Published on February 18, 2008 at 5:02pm

In a perfect world, Herbie Hancock smacking down Amy Winehouse and Kanye West to win album of the year honors at this year's Grammys would mean a flood of new jazz releases from a record industry frantically trying to keep up with the public's insatiable demand. Of course, we don't live in that world, and Hancock's win (for River: The Joni Letters) undoubtedly has more to do with familiarity than with any uptick in the commercial viability of jazz. But if it sheds some light on a chronically overlooked corner of the industry, that can't hurt, and one recent release that might theoretically benefit is pianist Michael Wolff's Jazz, Jazz, Jazz. A straight-ahead (and aptly titled) jazz record if ever there were one, this is the kind of album that made Blue Note famous in the 1960s — put three guys in a room, roll the tape, press the vinyl.

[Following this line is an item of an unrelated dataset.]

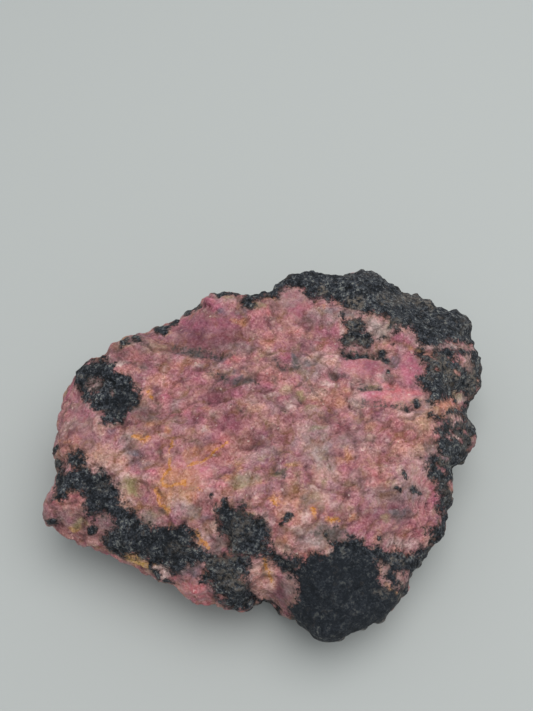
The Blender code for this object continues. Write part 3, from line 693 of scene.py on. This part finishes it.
        (7, -21.4, 1.5, 1.2, .7), (9.6, -23, 1.6, 1, .5), (11, -16.5, 2.6, 2, .2),
        (14, -18.4, 1.6, 1, .3), (8.4, 13.4, 2, 1.2, .3), (10.5, 9, 2.4, 1.2, .25),
        (26, 26.3, 2.4, 2, .8), (12.6, 11.6, 2.6, .9, .7), (-38, -8.6, 3, 1, .5),
        (4.8, -24, 2, 1, .6), (12.7, -28.9, 1, .7, 1), (-37.4, 16.4, 1.9, .5, 1),
        (-22, 1, 1.6, 2.4, .3), (33.4, -27, .9, .6, .4), (.2, 8.6, 2, .9, .5),
        (41.8, -2.4, 1.6, .6, .9), (-6, 7, 2, .8, .4), (43, 1, 1.3, 1, .6), (37, 5.6, .9, .9, 1),
        (-1.5, -22.5, 1.5, .7, .4), (31, 20.6, .8, 1.2, .4), (-17.5, -27, .9, .8, 1),
        (-43.7, 9.8, .7, .6, 1), (-38.5, 10.4, .5, .5, 1), (16.8, 25.8, .5, 1.6, .8),
        (29, -27, 1.2, .7, .6), (-8, -6.5, 1.6, 1, .2), (20, 21.4, 2.4, .6, .5),
        (-13.5, 16.4, 2, .7, .4), (9.6, 4.4, 1.4, 1, .2), (-18.5, 16.2, 1.6, .8, .5),
        (4, 6.6, 1.6, 1.2, .4)],
    "lilac grey": [
        (-32.8, -6.5, 1.6, .8, 1), (-30.4, -8.4, 3, 1, .5), (5.2, 17.6, .9, 2.2, 1),
        (14.3, 31.4, 1.3, 1.1, 1), (36, 5.6, 1.6, 1, .6), (4.6, -4, 1.2, 1.6, .5),
        (30.5, -15.4, 1.6, 1.8, .6), (-7.4, 12.2, 2.4, .9, 1), (18, 30.8, 1.7, 1.2, .9),
        (28, -20, 3, 1, .8), (-13, 31.6, 1.4, .8, .7), (9, 16.6, 1.1, .9, 1),
        (-21, 19.8, 3.6, .7, .8), (-13, 18.6, 2, .6, .8), (35.6, -8, 1.1, 1.1, .6),
        (-38.7, 8.8, .6, .5, .6), (-18, -33, 2.5, 1.2, .7), (14, -24.4, 2.2, .8, .8),
        (8, 12.2, 1.8, .8, .7), (-8, 30.8, 1.4, .9, .6), (12.6, -4, 1.4, 1.2, .5),
        (10, -5, 4, 5, .25), (39.3, -7.6, 1.1, .7, 1), (-16, -21.4, 1.9, 1.3, .7),
        (-5.6, -35, .9, 1.1, .6), (29.8, 17.4, 1.3, 1.8, .7), (-.4, -5.4, 1.4, 1, .4),
        (15.4, 13.8, 1.4, .6, .5), (-10.8, 14.6, 1.6, .5, .6), (-2, -7, 4, 4, .2),
        (-33.5, 22.6, 2, .6, .5), (-27.4, 24, 1.6, .7, .5), (6.4, 10.6, 1.6, .6, .5),
        (-38, -.6, 1.2, .8, .5), (-14.6, 9.8, 1, .6, .4), (8.6, -17.6, 1.4, .7, .6),
        (33.5, 3.8, 1, .6, .6)],
    "olive": [
        (-45, -19, 3, 2, .3), (27.4, 26.5, 2, 1.6, .3), (9, -17.6, 2.4, 3, .5),
        (-29, 20.6, 3, 1.6, .4), (-47, -15, 2, 2, .4), (-51, -7, 1.4, 2, .5), (35.4, 1, 2, 3, .4),
        (34, -5, 2, 2, .35), (-12, 35.4, 3, 1, .7), (28.6, 27.6, .8, 1.4, .8),
        (12.4, 37.4, .8, 1.6, .6), (.6, -11, 1.4, .7, 1, 25), (2.1, -10.2, .9, .5, 1),
        (-32.6, -14.3, 2.8, 1.7, 1, -35), (6.3, 8.6, 1.7, 1, .8), (2.8, 10, 1.2, 1.4, .5),
        (10.2, 0, 1.9, .8, .9), (2.3, -20.8, 1.3, 1.2, .6), (35.4, 20.6, 1.2, .7, .7),
        (-36.5, 20, 2.2, .8, .6), (19.5, 32.5, 1.6, 1.2, .6), (-6.6, -12.6, 3.4, 1.8, .9),
        (-5, 32.8, 3, 1.4, .8), (4.4, -14.6, 2.4, 1.4, .4), (-28, -33.4, 2, .8, .5),
        (-44, -22.4, 1, 1.4, 1), (-42, -22.6, 1, .8, .7), (43.6, 8.2, 1.5, 1, 1),
        (-2, 19.2, 3, .6, .7), (8.6, 5, 1.6, 1.2, .5), (27.5, 26, .8, .5, .5),
        (11.6, -7.2, 1.2, .8, .7), (46, 21, 1.8, .6, .4), (17, -13.6, 1.3, 1, .5),
        (25, -21.6, 1, 1, .6), (-28.6, 25.8, .8, .5, 1), (-27, -20, 2.4, 1, .6),
        (24, 10.6, 1.2, .5, .6), (-5.4, -20, 1.6, .6, .6), (3.2, -32.6, .8, 1.4, .7),
        (11, -13.6, .7, 1.4, .6), (-2.8, -7.4, 1, .6, .5), (7, 14.4, 1.6, .9, .5),
        (-23.5, 4.4, 1, .8, .5), (27, 21.8, 1, .6, .5), (5.5, 20.6, 1, 1, .5)],
    "grey veil": [
        (23, 19.6, 5, 1.6, .5), (14, 15, 2, 1.4, .3), (-43, 10.8, 2.4, 2, 1),
        (-38.7, 8.8, 1.2, 1, 1), (42, 2.6, 2.4, 1.6, .8), (24, -32, 2, 3, .6), (3, 35, 5, 3, .6),
        (12, 29.5, 5, 3, .7), (27, 27, 6, 3, .9), (21, 29, 3, 2, .5), (34, 24, 3, 2, .4),
        (33.4, 24, 2.4, 1.6, .6), (41.5, 20.8, 3.4, 1, .8), (48.4, 16.5, 2.4, 5.5, .9),
        (44.6, 8, 2.6, 1.4, .7), (-9, 21, 5, 1.4, .5), (-34, 21, 5, 1.6, .5), (-34, -4, 2, 3.4, .7),
        (10.2, -6.2, 2.2, 2, .9), (11.5, -9, 2.4, 1.4, .7), (20, 30.6, 4, 1.2, .8),
        (-15, -24.4, 2.4, 2, .6), (-28.4, -21, 3, 1.2, .5), (26.6, -26.6, 4, 1.6, .5),
        (-12, 34.4, 4, 1.2, .6), (4, -7.6, 1.6, 1.2, .6), (-6, -12, 3, 2, .5),
        (-19, -19.4, 1.8, 2.2, .8), (-38, -23, 2.4, 2, .7), (-13, -27.5, 2.4, 2, .8),
        (10, -25, 6, 2.6, .9), (27, -35, 2.4, 2.4, .6), (3.6, -36, 1.6, 2, .6),
        (-31, 5, 1.8, 1.4, .6), (-23, 6, 2, 1, .5), (30, -15, 4, 3.4, .5), (-45, 2, 3, 4, .3),
        (9, -3, 5, 7, .55), (18, -3, 5, 3, .3), (8, 16, 4, 3, .6), (-3, 6, 4, 3, .3),
        (24, 24, 4, 2, .6), (-12, -36, 3, 2, .5), (-46, -21, 3, 2.4, .4), (36, 4.5, 3, 1.4, .4)],
}
print("tints:", len(TINTS), "spots:", sum(len(marks) for marks in TINTS.values()))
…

Wolff's eclectic career has recently veered from Harry Connick–esque crooning (on 2006's Love and Destruction) to the electrified fusion of his Impure Thoughts band, but Jazz, Jazz, Jazz shows that his jazz piano roots haven't been neglected. The set list here could hardly be more standard, as Wolff, bassist John B. Williams, and drummer Victor Jones trot out warhorses like "My Funny Valentine," "Autumn Leaves," and "Softly as a Morning Sunrise," but the playing is inventive and occasionally even transcendent — as on Wolff's unaccompanied introduction to Dizzy Gillespie's "Con Alma." Good (and lucky) enough for another jazz Grammy? Probably not. But certainly a reminder of why we listen to records like this in the first place.